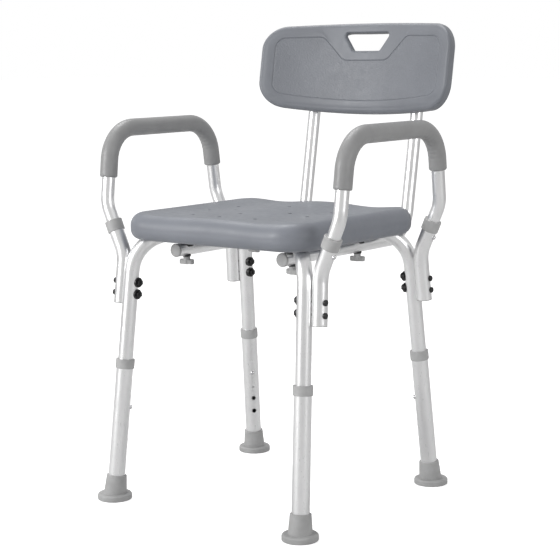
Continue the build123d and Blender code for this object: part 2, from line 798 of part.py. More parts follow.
def back_insert(offset):
    """Brass insert in the backrest, in front of the back tube."""
    on_axis = back_tube_point(panel_centre_z) + back_up() * offset
    front = panel_rear() * -1
    start = on_axis + front * (back_tube_r + back_insert_gap)
    body = rod(start, front, back_insert_r, back_insert_h - back_insert_gap)
    return body - rod(start - front, front, back_screw_r + stem_fit, back_insert_h + 1 - back_insert_floor)


# ---- build and write ------------------------------------------------------------------------------
def fixed_pieces():
    """Pieces of the frame, seat and backrest, which never move against each other."""
    bolts, washers, nuts = zip(*[bolt_set(row) for row in range(2)])
    screws = [back_screw(offset) for offset in back_screw_offsets]
    back_inserts = on_each_side(Compound(children=[back_insert(offset) for offset in back_screw_offsets]))
    seat_inserts = in_each_quadrant(seat_insert())
    leg_spring = snap_spring(leg_point(button_z), button_dir, leg_up, frame_r - frame_wall)
    return {
        "frame_tube_a": frame_tube(1),
        "frame_tube_b": mirror(frame_tube(-1), about=Plane.YZ),
        "cross_rivet": cross_rivet(),
        "seat": seat(),
        "backrest": backrest(),
        "threaded_inserts": Compound(children=list(seat_inserts.solids()) + list(back_inserts.solids())),
        "backrest_screws": on_each_side(Compound(children=screws)),
        "back_tube_left": back_tube(),
        "back_tube_right": mirror(back_tube(), about=Plane.YZ),
        "back_tube_plugs": on_each_side(back_tube_plug()),
        "tube_saddles": in_each_quadrant(tube_saddle()),
        "knob_washers": in_each_quadrant(knob_washer()),
        "socket_bolts": in_each_quadrant(Compound(children=list(bolts))),
        "saddle_washers": in_each_quadrant(Compound(children=list(washers))),
        "lock_nuts": in_each_quadrant(Compound(children=list(nuts))),
        "socket_collars": in_each_quadrant(socket_collar()),
        "socket_plugs": in_each_quadrant(socket_plug()),
        "leg_snap_springs": in_each_quadrant(leg_spring),
    }


def corner_pieces():
    """Pieces that every leg has: its socket, telescopic lower leg, foot, snap button and thumb knob."""
    leg_button = snap_button(leg_point(button_z), button_dir, frame_r - frame_wall, leg_r)
    made = {
        "arm_socket": arm_socket(),
        "lower_leg": lower_leg(),
        "leg_collar": leg_collar(),
        "foot": foot(),
        "foot_washer": foot_washer(),
        "leg_button": leg_button,
        "thumb_knob": thumb_knob(),
        "knob_stud": knob_bolt(),
    }
    pieces = {}
    for corner, (side_x, side_y) in QUADRANTS.items():
        for name, shape in made.items():
            pieces[name + "_" + corner] = reflect(shape, side_x, side_y)
    return pieces


def arm_pieces():
    """Pieces of the two lift-out arms."""
    inner_r = arm_r - arm_wall
    tube = arm_tube()
    pad = arm_pad()
    button = snap_button(arm_button_centre(), arm_button_dir, inner_r, socket_r)
    spring = snap_spring(arm_button_centre(), arm_button_dir, arm_up, inner_r)
    springs = Compound(children=[spring, mirror(spring, about=Plane.XZ)])
    pieces = {}
    for side, side_x in (("left", 1), ("right", -1)):
        pieces["arm_tube_" + side] = reflect(tube, side_x, 1)
        pieces["arm_pad_" + side] = reflect(pad, side_x, 1)
        pieces["arm_snap_springs_" + side] = reflect(springs, side_x, 1)
        pieces["arm_button_front_" + side] = reflect(button, side_x, -1)
        pieces["arm_button_rear_" + side] = reflect(button, side_x, 1)
    return pieces


def build():
    """Write every node, moved so that the origin is at the bottom centre of the whole chair's box."""
    os.makedirs("parts", exist_ok=True)
    pieces = fixed_pieces() | corner_pieces() | arm_pieces()
    boxes = [shape.bounding_box() for shape in pieces.values()]
    front = min(box.min.Y for box in boxes)
    rear = max(box.max.Y for box in boxes)
    to_origin = Pos(0, -(front + rear) / 2, 0)
    for node, shape in pieces.items():
        moved = to_origin * shape
        moved.label = node
        export_step(moved, os.path.join("parts", node + ".step"))
    print("moved along Y by", round(-(front + rear) / 2, 3))


build()
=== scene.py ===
import math

import bmesh
import bpy
import numpy as np
from mathutils import Matrix, Vector


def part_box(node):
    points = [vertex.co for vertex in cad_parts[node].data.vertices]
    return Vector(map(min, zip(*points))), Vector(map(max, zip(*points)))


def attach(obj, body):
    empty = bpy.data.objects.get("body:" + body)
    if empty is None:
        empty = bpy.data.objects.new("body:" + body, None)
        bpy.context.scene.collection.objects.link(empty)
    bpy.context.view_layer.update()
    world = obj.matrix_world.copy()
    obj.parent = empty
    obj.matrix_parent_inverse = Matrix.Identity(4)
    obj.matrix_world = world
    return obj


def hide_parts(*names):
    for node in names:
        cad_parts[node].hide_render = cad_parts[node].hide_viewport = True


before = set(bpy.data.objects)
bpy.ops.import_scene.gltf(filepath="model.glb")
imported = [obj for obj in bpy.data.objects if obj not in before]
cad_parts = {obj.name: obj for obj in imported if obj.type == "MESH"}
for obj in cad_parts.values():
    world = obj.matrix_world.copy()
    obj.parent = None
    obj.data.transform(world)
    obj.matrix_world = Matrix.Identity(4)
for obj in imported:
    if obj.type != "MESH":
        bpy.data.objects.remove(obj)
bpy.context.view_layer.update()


# ---- studio ---------------------------------------------------------------------------------
# A plain white studio: a pale floor that runs out of sight, a large soft key light on the
# camera's left, a weaker fill on its right and a third light overhead, behind the chair.
def aim(thing, place, target):
    """Puts a light or camera at a place and turns its -Z axis to the target."""
    thing.location = place
    thing.rotation_mode = "QUATERNION"
    thing.rotation_quaternion = (Vector(target) - Vector(place)).to_track_quat("-Z", "Y")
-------
→ **Short problem**: Write out exactly the lines from the one with "reflect(button, side_x, -1)" through the one with "obj.matrix_parent_inverse = Matrix.Identity(4)", including both, and no others.

→ **Exercise result**:
        pieces["arm_button_front_" + side] = reflect(button, side_x, -1)
        pieces["arm_button_rear_" + side] = reflect(button, side_x, 1)
    return pieces


def build():
    """Write every node, moved so that the origin is at the bottom centre of the whole chair's box."""
    os.makedirs("parts", exist_ok=True)
    pieces = fixed_pieces() | corner_pieces() | arm_pieces()
    boxes = [shape.bounding_box() for shape in pieces.values()]
    front = min(box.min.Y for box in boxes)
    rear = max(box.max.Y for box in boxes)
    to_origin = Pos(0, -(front + rear) / 2, 0)
    for node, shape in pieces.items():
        moved = to_origin * shape
        moved.label = node
        export_step(moved, os.path.join("parts", node + ".step"))
    print("moved along Y by", round(-(front + rear) / 2, 3))


build()
=== scene.py ===
import math

import bmesh
import bpy
import numpy as np
from mathutils import Matrix, Vector


def part_box(node):
    points = [vertex.co for vertex in cad_parts[node].data.vertices]
    return Vector(map(min, zip(*points))), Vector(map(max, zip(*points)))


def attach(obj, body):
    empty = bpy.data.objects.get("body:" + body)
    if empty is None:
        empty = bpy.data.objects.new("body:" + body, None)
        bpy.context.scene.collection.objects.link(empty)
    bpy.context.view_layer.update()
    world = obj.matrix_world.copy()
    obj.parent = empty
    obj.matrix_parent_inverse = Matrix.Identity(4)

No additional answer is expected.